Mrs. Exeter è la prima influencer della storia. La rivogliamo indietro?

Si sarà capito che a me non va tanto a genio questo screditare le mamme ragazze forever, innalzando le nonne impeccabili, ma mettiamo che sia davvero una strada utile a riconquistare il piacere, misterioso, che si prova nel vestirsi da adulti: da dove si comincia? Dalle foto di famiglia sepolte in un cassetto? Dalla lacca? Su Racked, ma anche sul Guardian se ne è scritto, consigliano di affidarsi a Mrs. Exeter, un personaggio di finzione: apparsa per la prima volta nel ‘48 su Vogue British e rimossa una decina d’anni più tardi, l’immagine di Mrs. Exeter suggeriva alle donne della sua età come vestire, puntando sul fascino discreto dell’esperienza.

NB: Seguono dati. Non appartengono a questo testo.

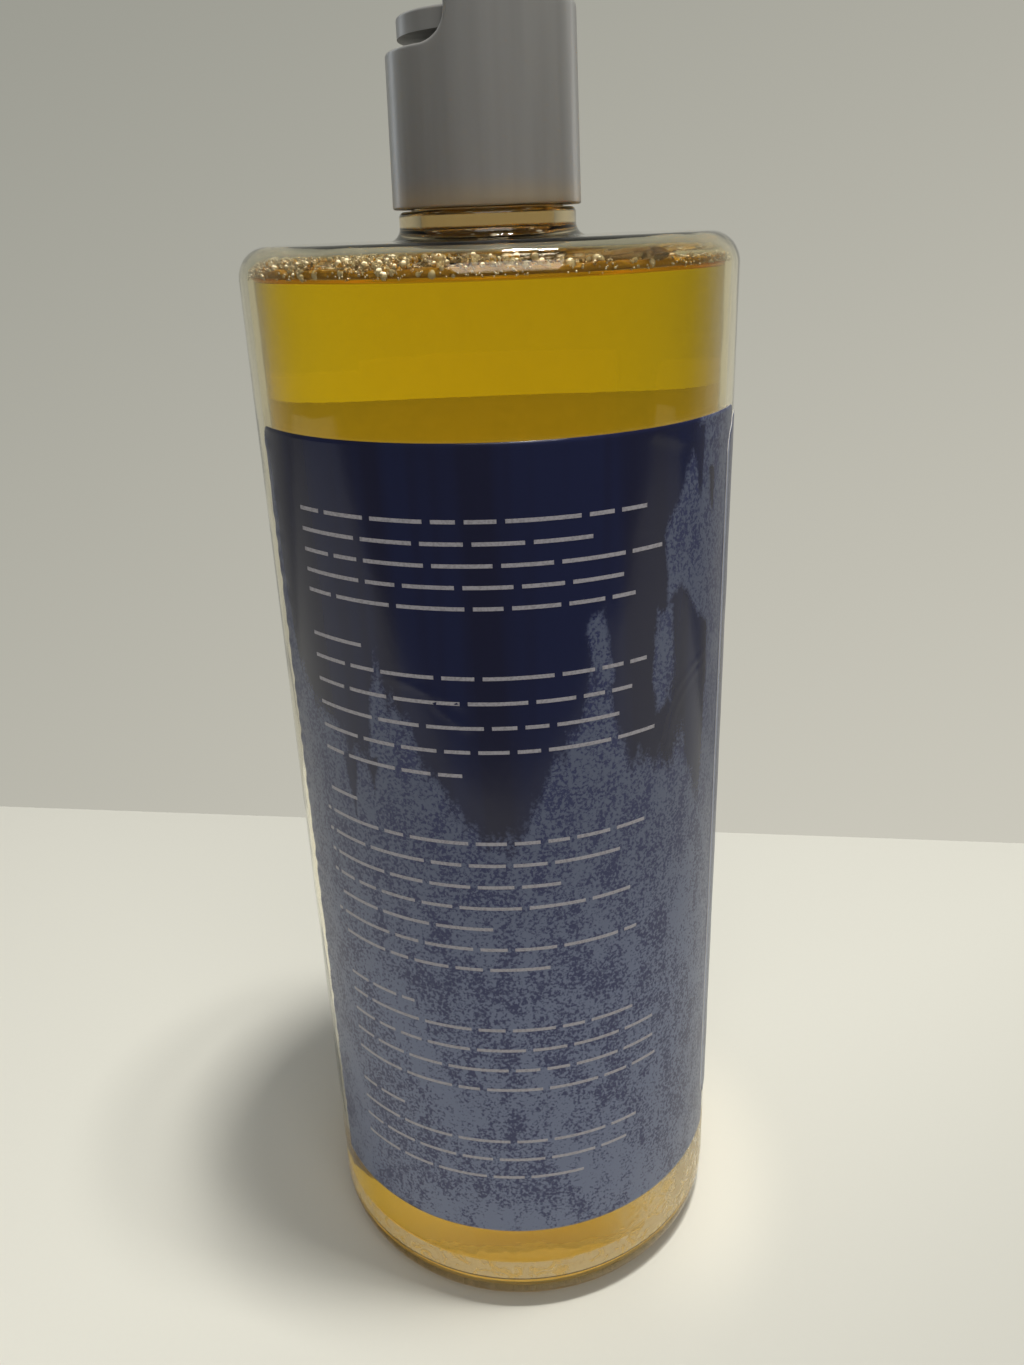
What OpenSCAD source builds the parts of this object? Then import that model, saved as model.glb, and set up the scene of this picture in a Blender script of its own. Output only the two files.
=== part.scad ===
// Castile soap bottle: a clear round blow-moulded bottle of liquid soap with a head of
// foam, two wrapped labels and a screw cap whose press disc tilts to open its spout.
// +Z is up and the origin is the centre of the base on the table.
// The printed back label faces -Y, the cap's press notch is at -X, the spout at +X.

/* [Bottle] */
// Outer diameter of the body
bottle_d = 83; // [76:0.5:92]
// Height of the flat shoulder above the table
shoulder_h = 202.4; // [199:0.1:240]
// Wall thickness of the blown body
wall_t = 1.2; // [0.8:0.1:2]
// Radius of the shoulder's outer edge
shoulder_r = 5; // [3.5:0.5:9]
// Radius of the heel
heel_r = 6.5; // [4:0.5:9]
// Width of the flat ring that the bottle stands on
foot_w = 2; // [1:0.5:4]
// Rise of the pushed-up base at its centre
punt_h = 4; // [2:0.5:8]

/* [Neck finish] */
// Diameter of the neck bore
bore_d = 22.4; // [19:0.1:23]
// Diameter of the neck wall under its thread
neck_d = 25.2; // [24.6:0.1:25.8]
// Diameter over the neck's thread
thread_d = 27.3; // [26.4:0.1:27.6]
// Rise of the thread in one turn
thread_pitch = 4.233; // [3.8:0.001:4.6]
// Turns of thread on the neck
thread_turns = 1.5; // [1:0.25:2]
// Diameter of the bead below the cap
bead_d = 29.4; // [28.4:0.1:30]
// Height of the bead's top above the shoulder
bead_h = 4.4; // [3:0.1:7]
// Height of the neck above the bead
finish_h = 17; // [16:0.1:19]
// Radius of the root where the neck meets the shoulder
neck_root_r = 1.2; // [0.5:0.1:2]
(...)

Pink Two-PieceNon sono riuscita a scoprire l’identità della modella che la impersonava, non è sempre la stessa ma, da un certo momento in poi, una prevale sulle altre. Tanto per inquadrarla fisicamente è la sosia di Colette Rosselli, di Donna Letizia. I vari articoli che ne parlano oggi sottolineano il suo piglio sicuro e l’espressione fiera della propria maturità. A me pare un giudizio falsato e troppo contemporaneo. Mrs. Exeter non aveva bisogno di sbandierare fierezza, perché nessuno, al momento, la minacciava su quel fronte. In lei non c’è traccia di menopausa pride, si rivolge al suo pubblico senza un filo di ammiccamento, quasi non sapesse di avere un pubblico, e stesse solo posando per una foto da tenere in cornice sul caminetto. Col cagnolino in grembo è perfino un po’ rigida davanti all’obiettivo. Ed è proprio questo aspetto amatoriale dell’interpretazione (l’estetica e la qualità fotografica è all’altezza del resto del giornale) che la rende interessante.

Suo malgrado, Mrs. Exeter è la prima influencer della storia, è nata per questo: per influenzare un pubblico che si rispecchia in lei, e la segue. Non si sa chi sia, e non importa, perché è il personaggio che conta, non l’interprete. La rivogliamo indietro? Ne sentiamo il bisogno? Il lavoro redazionale che stava dietro a Mrs. Exeter si è evoluto in almeno un centinaio di forme prima di giungere a quello che è. Oggi le Mrs. Exeter nascono da loro stesse e non nella testa di un caposervizio. Altrettanto spesso, nei panni un po’ datati delle testimonial, sono figlie di una rockstar, di una vecchia top, nipoti o cugine di qualche stella hollywoodiana, eredi di grandi fortune. La loro identità coincide con l’immagine. Per tante ragioni, che non sono solo il privilegio e la raccomandazione, l’identità conta perfino di più. A monte c’è il citazionismo conservatore di una società che vuole rivedere in eterno le stesse cose: Johnny Depp in sua figlia, Julia Roberts nella nipote, Ingrid Bergman nella figlia di Isabella, Churchill – dico per dire, ma saranno certamente imparentati – nel viso gattesco di Cara Delevingne,  eccetera eccetera.

E se si uscisse da questo meccanismo dei riconosciuti e riconoscibili che fanno i personaggi e che si autoproclamano tali, per tornare ai personaggi veri, quelli di finzione, che dettano legge? Allora sì: lunga vita a Mrs. a Miss e, perché no, anche a Mr. Exeter.